La vie intérieure, par conséquent, consiste à tout voir et à ne pas voir; à tout ressentir et à ne pas exprimer ce qu'on ressent, car on ne pourrait exprimer ce qu'ont ressent; à tout comprendre et à ne pas expliquer; jusqu'où pourrait-on expliquer, et jusqu'où serait-on compris? Chacun comprendrait selon ses possibilités, pas davantage. On ne vit pas la vie intérieure en fermant les yeux; il n'est pas nécessaire de fermer les yeux sur le monde pour être conscient de cette vie, on peut très bien les garder ouverts.
Vivre sur le plan de la vie intérieure, cela signifie précisément vivre non seulement dans le corps, mais aussi dans le cœur et dans l'âme. Pourquoi, alors, l'homme du commun ne connaît-il pas la vie intérieure, puisqu'il a, lui aussi, un cœur et une âme? Il a un cœur, mais il n'en est pas conscient, il a une âme, et il ne sait pas ce qu'elle est. Quand il vit captif de son corps, limité par ce corps, il ne peut sentir que ce qu'il touche, voir que ce qu'il voit de ses yeux, entendre que ce qu'il entend de ses oreilles. Jusqu'où les oreilles peuvent-elles entendre, et les yeux peuvent-ils voir? L'expérience acquise par les sens extérieurs est limitée.
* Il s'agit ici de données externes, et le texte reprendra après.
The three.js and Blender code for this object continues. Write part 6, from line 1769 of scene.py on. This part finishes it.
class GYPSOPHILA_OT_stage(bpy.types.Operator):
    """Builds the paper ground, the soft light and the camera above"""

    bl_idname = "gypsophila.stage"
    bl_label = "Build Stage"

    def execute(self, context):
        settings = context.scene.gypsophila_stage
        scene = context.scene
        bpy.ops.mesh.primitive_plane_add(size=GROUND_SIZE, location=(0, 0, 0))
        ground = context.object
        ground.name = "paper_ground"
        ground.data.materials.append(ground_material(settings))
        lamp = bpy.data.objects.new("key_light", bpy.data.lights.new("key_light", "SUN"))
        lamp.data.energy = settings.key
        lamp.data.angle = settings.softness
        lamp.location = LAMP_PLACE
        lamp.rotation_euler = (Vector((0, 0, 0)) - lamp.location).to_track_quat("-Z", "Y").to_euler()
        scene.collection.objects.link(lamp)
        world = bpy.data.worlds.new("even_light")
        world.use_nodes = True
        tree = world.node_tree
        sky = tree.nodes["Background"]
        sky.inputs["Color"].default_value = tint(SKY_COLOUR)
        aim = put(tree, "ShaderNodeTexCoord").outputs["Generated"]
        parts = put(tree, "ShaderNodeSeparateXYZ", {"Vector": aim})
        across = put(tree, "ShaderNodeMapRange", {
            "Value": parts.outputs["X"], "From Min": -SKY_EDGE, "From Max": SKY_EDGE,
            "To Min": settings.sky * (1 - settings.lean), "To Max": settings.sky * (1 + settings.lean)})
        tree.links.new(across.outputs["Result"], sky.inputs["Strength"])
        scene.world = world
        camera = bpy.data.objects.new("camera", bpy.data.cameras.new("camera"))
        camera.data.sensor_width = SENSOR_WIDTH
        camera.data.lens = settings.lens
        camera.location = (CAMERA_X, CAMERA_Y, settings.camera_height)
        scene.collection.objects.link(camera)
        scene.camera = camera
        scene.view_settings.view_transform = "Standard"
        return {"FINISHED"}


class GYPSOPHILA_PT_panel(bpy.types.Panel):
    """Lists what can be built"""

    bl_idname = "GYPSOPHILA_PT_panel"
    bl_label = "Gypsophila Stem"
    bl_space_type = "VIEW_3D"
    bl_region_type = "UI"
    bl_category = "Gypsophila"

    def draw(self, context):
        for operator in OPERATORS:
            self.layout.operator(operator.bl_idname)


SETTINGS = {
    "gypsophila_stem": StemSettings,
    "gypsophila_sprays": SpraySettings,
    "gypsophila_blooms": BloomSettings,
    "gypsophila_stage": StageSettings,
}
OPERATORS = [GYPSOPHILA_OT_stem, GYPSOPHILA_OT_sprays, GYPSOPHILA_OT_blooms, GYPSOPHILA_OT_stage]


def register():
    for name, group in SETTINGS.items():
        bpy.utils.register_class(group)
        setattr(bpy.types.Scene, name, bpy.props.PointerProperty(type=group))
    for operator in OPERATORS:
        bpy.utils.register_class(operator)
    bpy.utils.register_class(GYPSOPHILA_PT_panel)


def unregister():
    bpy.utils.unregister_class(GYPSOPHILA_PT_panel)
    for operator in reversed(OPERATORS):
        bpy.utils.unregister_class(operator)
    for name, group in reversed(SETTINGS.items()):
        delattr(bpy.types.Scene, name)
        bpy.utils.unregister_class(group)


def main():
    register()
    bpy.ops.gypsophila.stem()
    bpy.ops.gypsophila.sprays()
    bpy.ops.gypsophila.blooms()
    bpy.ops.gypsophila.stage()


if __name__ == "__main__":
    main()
Vivant dans ces limites, l'homme ne connaît pas l'autre partie de son être qui est bien plus élevée, plus merveilleuse, plus noble, et plus vivante que le corps. Une fois qu'il est arrivé à cette connaissance, alors son corps devient son outil, son instrument, et il vit dans son cœur; ensuite, il va plus loin et il vit dans son âme. Il fait l'expérience de la vie indépendamment de son corps, et c'est cela la vie intérieure. Une fois que l'homme a fait l'expérience de la vie intérieure il ne craint plus la mort, parce qu'il sait que la mort atteint son corps, non son être intérieur. Lorsqu'il commence à vivre dans son cœur et dans son âme, il considère son corps comme un vêtement: quand ce vêtement est vieux, il le jette et en prend un neuf, car son vrai Moi ne dépend pas de son habit. La crainte de la mort cesse dès que l'homme devient conscient que son être réel ne dépend pas de son corps.
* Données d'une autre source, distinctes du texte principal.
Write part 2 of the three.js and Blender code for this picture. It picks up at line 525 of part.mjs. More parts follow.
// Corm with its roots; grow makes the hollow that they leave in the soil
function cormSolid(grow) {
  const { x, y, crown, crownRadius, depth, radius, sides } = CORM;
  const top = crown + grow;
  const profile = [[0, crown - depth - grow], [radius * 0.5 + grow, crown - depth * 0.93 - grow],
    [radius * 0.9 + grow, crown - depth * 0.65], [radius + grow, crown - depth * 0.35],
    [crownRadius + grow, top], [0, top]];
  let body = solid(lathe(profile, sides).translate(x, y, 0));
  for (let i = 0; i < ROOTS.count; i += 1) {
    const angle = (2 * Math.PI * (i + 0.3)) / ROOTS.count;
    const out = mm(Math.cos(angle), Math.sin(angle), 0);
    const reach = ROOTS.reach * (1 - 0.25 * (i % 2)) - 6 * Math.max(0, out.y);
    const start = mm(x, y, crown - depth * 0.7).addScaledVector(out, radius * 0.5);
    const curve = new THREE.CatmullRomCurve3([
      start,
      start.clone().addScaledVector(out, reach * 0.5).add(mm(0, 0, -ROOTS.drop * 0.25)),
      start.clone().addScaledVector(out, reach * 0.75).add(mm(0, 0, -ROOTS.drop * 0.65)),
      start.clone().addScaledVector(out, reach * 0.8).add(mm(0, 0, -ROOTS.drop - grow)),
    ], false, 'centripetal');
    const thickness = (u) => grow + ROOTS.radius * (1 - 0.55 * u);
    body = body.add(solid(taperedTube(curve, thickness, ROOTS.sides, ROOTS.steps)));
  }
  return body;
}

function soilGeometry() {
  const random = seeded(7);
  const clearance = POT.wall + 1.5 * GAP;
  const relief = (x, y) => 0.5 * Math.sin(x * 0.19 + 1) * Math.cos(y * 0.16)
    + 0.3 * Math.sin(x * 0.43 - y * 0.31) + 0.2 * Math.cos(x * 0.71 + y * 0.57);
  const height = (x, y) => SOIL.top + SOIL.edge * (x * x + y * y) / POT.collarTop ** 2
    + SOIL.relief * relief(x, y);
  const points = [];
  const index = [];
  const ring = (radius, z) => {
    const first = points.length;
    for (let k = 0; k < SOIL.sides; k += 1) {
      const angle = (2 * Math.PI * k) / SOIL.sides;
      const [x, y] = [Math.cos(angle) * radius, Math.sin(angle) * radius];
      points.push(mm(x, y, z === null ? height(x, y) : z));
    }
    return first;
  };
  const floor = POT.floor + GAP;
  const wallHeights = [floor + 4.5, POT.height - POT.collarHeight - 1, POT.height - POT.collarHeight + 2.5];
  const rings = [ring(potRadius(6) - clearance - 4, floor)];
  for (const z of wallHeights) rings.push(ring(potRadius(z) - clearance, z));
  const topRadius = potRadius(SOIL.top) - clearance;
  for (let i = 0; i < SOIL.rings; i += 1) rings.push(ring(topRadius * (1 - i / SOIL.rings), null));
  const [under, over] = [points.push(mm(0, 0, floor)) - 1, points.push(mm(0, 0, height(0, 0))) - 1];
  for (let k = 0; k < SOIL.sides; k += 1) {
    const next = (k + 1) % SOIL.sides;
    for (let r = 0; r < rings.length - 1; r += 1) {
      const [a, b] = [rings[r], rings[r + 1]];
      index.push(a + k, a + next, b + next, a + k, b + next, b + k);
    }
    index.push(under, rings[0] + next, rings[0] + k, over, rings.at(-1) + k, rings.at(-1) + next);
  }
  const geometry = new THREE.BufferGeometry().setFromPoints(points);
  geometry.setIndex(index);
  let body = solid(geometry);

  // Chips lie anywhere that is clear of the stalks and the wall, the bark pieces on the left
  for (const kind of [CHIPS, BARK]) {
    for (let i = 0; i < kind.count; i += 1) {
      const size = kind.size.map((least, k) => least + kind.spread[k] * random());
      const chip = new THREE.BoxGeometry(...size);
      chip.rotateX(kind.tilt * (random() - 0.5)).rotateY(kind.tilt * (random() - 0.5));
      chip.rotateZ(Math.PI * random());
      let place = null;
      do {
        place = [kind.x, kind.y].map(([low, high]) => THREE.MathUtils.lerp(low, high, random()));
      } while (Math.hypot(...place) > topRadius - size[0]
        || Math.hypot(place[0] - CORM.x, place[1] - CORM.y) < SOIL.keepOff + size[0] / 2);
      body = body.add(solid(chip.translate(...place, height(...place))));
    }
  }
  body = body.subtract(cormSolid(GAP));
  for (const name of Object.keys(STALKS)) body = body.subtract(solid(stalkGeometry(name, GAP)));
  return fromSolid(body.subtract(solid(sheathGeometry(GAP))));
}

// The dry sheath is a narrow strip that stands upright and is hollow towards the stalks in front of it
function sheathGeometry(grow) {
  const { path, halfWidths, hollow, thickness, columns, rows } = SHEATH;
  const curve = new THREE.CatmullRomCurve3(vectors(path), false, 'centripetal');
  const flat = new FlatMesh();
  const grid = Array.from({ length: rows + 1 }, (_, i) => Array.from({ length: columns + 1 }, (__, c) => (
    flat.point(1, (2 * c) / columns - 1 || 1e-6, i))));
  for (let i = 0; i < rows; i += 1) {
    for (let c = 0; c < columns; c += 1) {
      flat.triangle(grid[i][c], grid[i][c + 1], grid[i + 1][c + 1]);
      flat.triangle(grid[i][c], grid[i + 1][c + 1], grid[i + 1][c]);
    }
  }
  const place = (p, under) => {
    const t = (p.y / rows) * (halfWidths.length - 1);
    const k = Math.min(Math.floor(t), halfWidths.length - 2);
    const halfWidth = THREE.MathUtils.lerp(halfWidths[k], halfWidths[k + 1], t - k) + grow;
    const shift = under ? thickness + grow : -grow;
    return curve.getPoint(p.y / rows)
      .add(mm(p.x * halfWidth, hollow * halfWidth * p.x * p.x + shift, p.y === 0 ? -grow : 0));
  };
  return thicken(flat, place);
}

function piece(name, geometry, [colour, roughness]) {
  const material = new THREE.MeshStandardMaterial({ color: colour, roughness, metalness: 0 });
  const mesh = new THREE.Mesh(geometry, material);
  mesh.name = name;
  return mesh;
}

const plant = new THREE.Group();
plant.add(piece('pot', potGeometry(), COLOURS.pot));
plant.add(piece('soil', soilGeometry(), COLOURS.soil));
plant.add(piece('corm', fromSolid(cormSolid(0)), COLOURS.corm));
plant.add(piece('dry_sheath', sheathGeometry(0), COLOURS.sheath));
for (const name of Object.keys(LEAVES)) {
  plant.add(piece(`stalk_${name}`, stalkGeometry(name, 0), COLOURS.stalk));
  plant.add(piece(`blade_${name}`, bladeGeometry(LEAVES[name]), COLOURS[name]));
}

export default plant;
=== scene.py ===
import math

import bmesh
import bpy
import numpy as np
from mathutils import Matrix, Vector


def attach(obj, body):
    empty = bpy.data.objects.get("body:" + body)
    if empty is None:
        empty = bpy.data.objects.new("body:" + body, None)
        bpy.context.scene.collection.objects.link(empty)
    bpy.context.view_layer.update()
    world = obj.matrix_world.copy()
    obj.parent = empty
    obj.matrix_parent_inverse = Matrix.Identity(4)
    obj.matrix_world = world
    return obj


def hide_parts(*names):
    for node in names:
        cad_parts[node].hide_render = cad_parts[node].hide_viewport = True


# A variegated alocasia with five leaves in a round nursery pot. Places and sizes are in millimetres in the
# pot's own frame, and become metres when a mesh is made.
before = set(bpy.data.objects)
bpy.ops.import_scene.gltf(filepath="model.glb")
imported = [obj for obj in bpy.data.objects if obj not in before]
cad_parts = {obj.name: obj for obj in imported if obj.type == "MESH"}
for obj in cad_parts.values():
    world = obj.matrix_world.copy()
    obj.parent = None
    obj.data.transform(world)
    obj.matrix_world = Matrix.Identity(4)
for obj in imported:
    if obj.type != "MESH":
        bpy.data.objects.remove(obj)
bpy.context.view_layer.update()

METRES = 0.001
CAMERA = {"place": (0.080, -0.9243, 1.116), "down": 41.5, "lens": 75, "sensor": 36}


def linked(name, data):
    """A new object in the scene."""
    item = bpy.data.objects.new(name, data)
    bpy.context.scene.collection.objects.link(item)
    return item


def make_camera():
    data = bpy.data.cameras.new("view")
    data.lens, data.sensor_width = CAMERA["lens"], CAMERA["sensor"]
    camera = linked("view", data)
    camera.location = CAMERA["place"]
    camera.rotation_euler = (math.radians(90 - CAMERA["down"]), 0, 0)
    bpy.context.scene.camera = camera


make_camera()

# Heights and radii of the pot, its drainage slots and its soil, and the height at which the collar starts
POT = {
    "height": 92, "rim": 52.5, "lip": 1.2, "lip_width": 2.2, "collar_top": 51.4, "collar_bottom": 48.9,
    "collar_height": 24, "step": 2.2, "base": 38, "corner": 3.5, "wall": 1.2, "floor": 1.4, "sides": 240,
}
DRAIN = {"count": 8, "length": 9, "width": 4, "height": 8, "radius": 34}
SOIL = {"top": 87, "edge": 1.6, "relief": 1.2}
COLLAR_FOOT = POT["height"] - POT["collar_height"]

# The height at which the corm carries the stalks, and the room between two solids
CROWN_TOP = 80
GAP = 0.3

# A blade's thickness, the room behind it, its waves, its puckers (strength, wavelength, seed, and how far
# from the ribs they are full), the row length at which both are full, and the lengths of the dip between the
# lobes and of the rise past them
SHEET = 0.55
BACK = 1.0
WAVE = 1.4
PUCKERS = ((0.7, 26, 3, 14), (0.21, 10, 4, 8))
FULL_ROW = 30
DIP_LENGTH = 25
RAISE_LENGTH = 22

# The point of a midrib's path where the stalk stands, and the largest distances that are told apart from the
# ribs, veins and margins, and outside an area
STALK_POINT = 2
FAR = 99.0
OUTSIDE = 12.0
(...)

Aussi, dans la vie intérieure, la joie est-elle incomparablement plus grande que celle de l'homme du commun qui vit complètement captif de son corps mortel. La vie intérieure n'exige pas une manière de vivre spéciale, elle ne demande pas qu'on soit un ascète, ni qu'on mène une vie religieuse. Celui dont la vie est la vie intérieure vit sur ce plan dans tout ce qu'il fait, quelle que soit son occupation. On cherche toujours l'être spirituel chez une personne religieuse, ou peut-être chez ce qu'on appelle une bonne personne, ou chez un esprit philosophique, mais les deux ne vont pas toujours ensemble: on peut être religieux, voire philosophe, on peut être religieux ou bon, et, pourtant, ne pas faire l'expérience de la vie intérieure.
Rien ne prouve dans l'apparence d'une personne que sa vie est la vie intérieure, si ce n'est ceci. Lorsque l'enfant approche de l'adolescence, on perçoit une flamme dans son regard, l'aurore d'une conscience nouvelle, d'un nouveau savoir: c'est le signe de l'adolescence, mais l'enfant ne le dit pas; il ne le peut. Même s'il le voulait, il ne pourrait expliquer ce qui se passe en lui. Il le laisse voir, pourtant, dans chacun de ses mouvements; son expression même témoigne qu'il devient conscient de la vie. Il en est ainsi de l'âme: lorsqu'elle s'éveille à la conscience de la vie au-dessus et au-delà de l'existence terrestre, cela se voit. Bien que celui qui arrive à cette conscience puisse avoir soin de ne pas le montrer, tout de même dans son expression, dans ses mouvements, son regard, sa voix, dans chacune de ses actions, dans son attitude même, le sage peut discerner, et les autres peuvent sentir qu'il est conscient de quelque mystère.
La vie intérieure est une naissance de l'âme. Christ a dit qu'à moins de naître de nouveau l'âme ne peut entrer dans le royaume des Cieux. Par conséquent, réaliser la vie intérieure c'est entrer dans le royaume des Cieux. Quand cette réalisation vient à l'être humain, elle se révèle comme une nouvelle naissance, et cette nouvelle naissance apporte l'assurance de la vie éternelle.